The public examples of reputation risk enforcement demonstrate that regulators cannot be left to their own devices. Courts are also not well-positioned to constrain bank regulators. Banks have strong incentives to keep their regulators happy. Banks are likely unwilling to fight regulators over customer reputation risk when the customers impacted are small industries with whom the bank does little business. Because the bank examination process is confidential, customers (and other bank partners) who are hurt by reputation risk enforcement may never learn the reason for their banking troubles. If they do, they may not have the inclination or resources to sue.
This leaves legislation as the best avenue to restrain reputation risk regulation. In 2017, the US House of Representatives passed a bill providing that bank regulators “may not formally or informally request or order a depository institution to terminate a specific customer account or group of customer accounts . . . unless the agency has a valid reason for such request or order and such reason is not based solely on reputation risk.” The bill also included measures designed to strengthen oversight of regulatory action involving third parties. It required regulators to provide banks with the legal justification for account closures and required that banks relay that information to the affected customers. Thus, customers would have notice of the regulatory action affecting them. Finally, the bill required regulators to annually report to Congress the number of customer accounts the regulator requested be closed and the legal authority for the requests.

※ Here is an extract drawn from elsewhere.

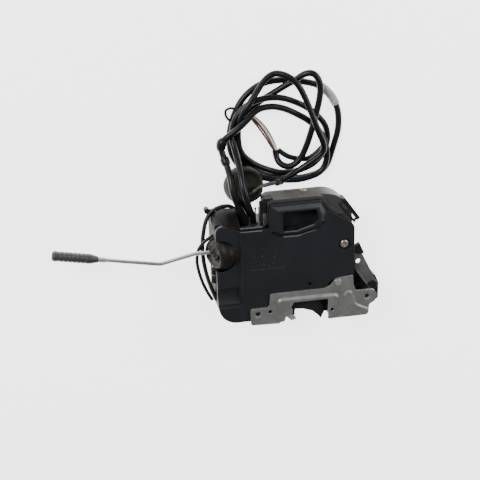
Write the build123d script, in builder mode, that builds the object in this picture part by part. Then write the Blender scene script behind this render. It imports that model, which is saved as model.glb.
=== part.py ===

Although the bill had broad bipartisan support in the House, it never received a vote in the Senate. Some lawmakers may have lost interest in the measure after regulators repeatedly assured them that Operation Choke Point had ended and would not be resumed.

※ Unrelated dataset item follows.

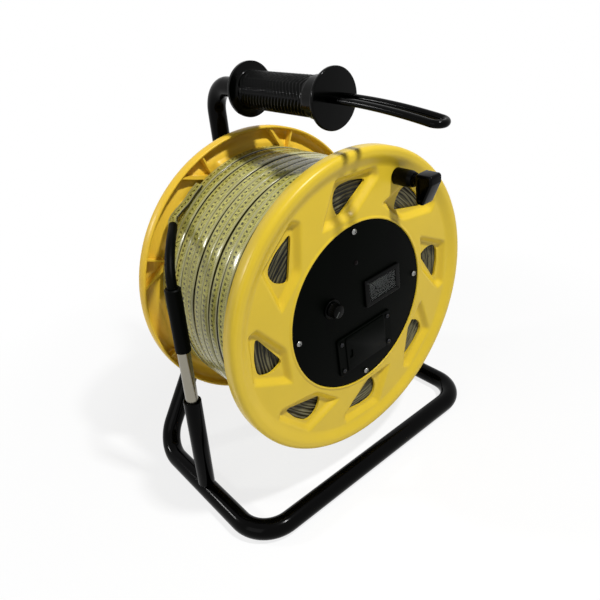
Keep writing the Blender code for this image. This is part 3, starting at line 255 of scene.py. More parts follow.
# Frame tube
TUBE_RADIUS = 0.0105
BASE_HEIGHT = 0.0105
BASE_HALF_WIDTH = 0.160
BASE_FRONT_Y = -0.0911
BASE_REAR_Y = 0.0996
BASE_CORNER_RADIUS = 0.035
LEG_TOP_X = 0.019
LEG_TOP_HEIGHT = 0.195
UPRIGHT_Y = 0.1266
UPRIGHT_RADIUS = 0.010
UPRIGHT_BOTTOM = 0.170
UPRIGHT_BEND_RADIUS = 0.028
TUBE_SIDES = 40

# Handle and loop
HANDLE_HEIGHT = 0.3945
GRIP_FRONT_Y = -0.0604
GRIP_REAR_Y = 0.0621
GRIP_RADIUS = 0.0178
GRIP_COLLAR_RADIUS = 0.0188
GRIP_COLLAR_LENGTH = 0.018
GRIP_DISC_RADIUS = 0.0262
GRIP_DISC_THICKNESS = 0.004
GRIP_DISC_LAND = 0.0005
GRIP_FLARE_LENGTH = 0.003
GRIP_FLARE_STEPS = 12
GRIP_BORE = 0.0103
GRIP_EDGE = 0.0014
GRIP_STEP = 0.001
GRIP_SIDES = 120
GRIP_ROWS = 150
RIDGE_DEPTH = 0.0016
RIDGE_PITCH = 0.0046
RIDGE_SLANT = 0.0036
RIDGE_FADE = (16, 40)
RIDGE_CREST_SHARE = 0.6
LOOP_ROD_RADIUS = 0.003
LOOP_HALF_WIDTH = 0.0075
LOOP_LENGTH = 0.1110
LOOP_RISE = 0.0011
LOOP_DROOP = 0.0080
LOOP_INSIDE = 0.0027
LOOP_STEPS = 24

# Probe
PROBE_PLACE = (-0.1605, 0.0046, 0.0217)
PROBE_LEAN = math.radians(2.46)
PROBE_FRAME = Matrix.Translation(PROBE_PLACE) @ Matrix.Rotation(PROBE_LEAN, 4, "Y")
PROBE_EDGE = 0.0008
HOLDER_RADIUS = 0.009
HOLDER_BORE = 0.0069
HOLDER_LENGTH = 0.109
HOLDER_FLOOR = 0.003
PROBE_RADIUS = 0.0063
PROBE_TIP_RADIUS = 0.0048
PROBE_TIP_BOTTOM = 0.0033
PROBE_TIP_NOSE = 0.6
PROBE_TIP_SHOULDER = 0.0073
PROBE_TIP_TOP = 0.0193
PROBE_TIP_ROUNDING = 0.002
PROBE_TOP = 0.167
PROBE_NECK_RADIUS = 0.0042
PROBE_NECK_TOP = 0.187
SLEEVE_RADIUS = 0.0075
SLEEVE_BOTTOM = 0.1673
SLEEVE_TOP = 0.2333
SLEEVE_BORE = 0.0053
SLEEVE_EDGE = 0.001
BOOT_RADIUS = 0.0050
BOOT_END_SHARE = 0.84
BOOT_INSIDE = 0.016
BOOT_STRAIGHT = 0.003
BOOT_ROUTE = [(-0.1470, 0.0095, 0.2680), (-0.1390, 0.0195, 0.2790), (-0.1285, 0.0325, 0.2870),
              (-0.1180, 0.0465, 0.2905), (-0.1150, 0.0512, 0.2914)]
LEAD_ROUTE = [(-0.1147, 0.0517, 0.2915), (-0.1105, 0.0583, 0.2926), (-0.1070, 0.0622, 0.2943),
              (-0.0995, 0.0634, 0.2988), (-0.0895, 0.0636, 0.3045), (-0.0810, 0.0636, 0.3114),
              (-0.0720, 0.0636, 0.3175)]
LEAD_UP = (-0.65, 0, 0.75)

# Every material's mottle and grain, and the metals' brush lines
MOTTLE_SCALE = 28.0
MOTTLE_DETAIL = 5.0
MOTTLE_ROUGHNESS = 0.6
ROUGHNESS_SPREAD = 0.16
GRAIN_DEPTH = 0.0005
BRUSH_STRENGTH = 0.08
BRUSH_DEPTH = 0.0004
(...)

Reform for reputation risk regulation should not depend on the status of Operation Choke Point. Operation Choke Point is not the only time regulators have required action based on reputation risk alone. Indeed, regulators have taken enforcement action on the basis of reputation risk even while stating that they do not do so. Operation Choke Point was not the anomalous result of overzealous regulators with a particular disdain for payday lending. It was a natural outgrowth of a regulatory structure that sees reputation risk everywhere. It is the outgrowth of a definition of reputation risk that regulates in response to any negative publicity, whether it has any basis or not. And it is an outgrowth of a system where regulators insist that they have power to regulate even when there is little evidence of a risk of serious financial harm. At best, the current reputation risk framework encourages regulators to regulate banks on the basis of regulators’ uncertain forecasts of negative publicity. At worst, it provides regulators cover for implementing their own political agenda unrelated to the safety or soundness of banks. Congress should restrict regulators’ ability to enforce regulations based on reputation risk.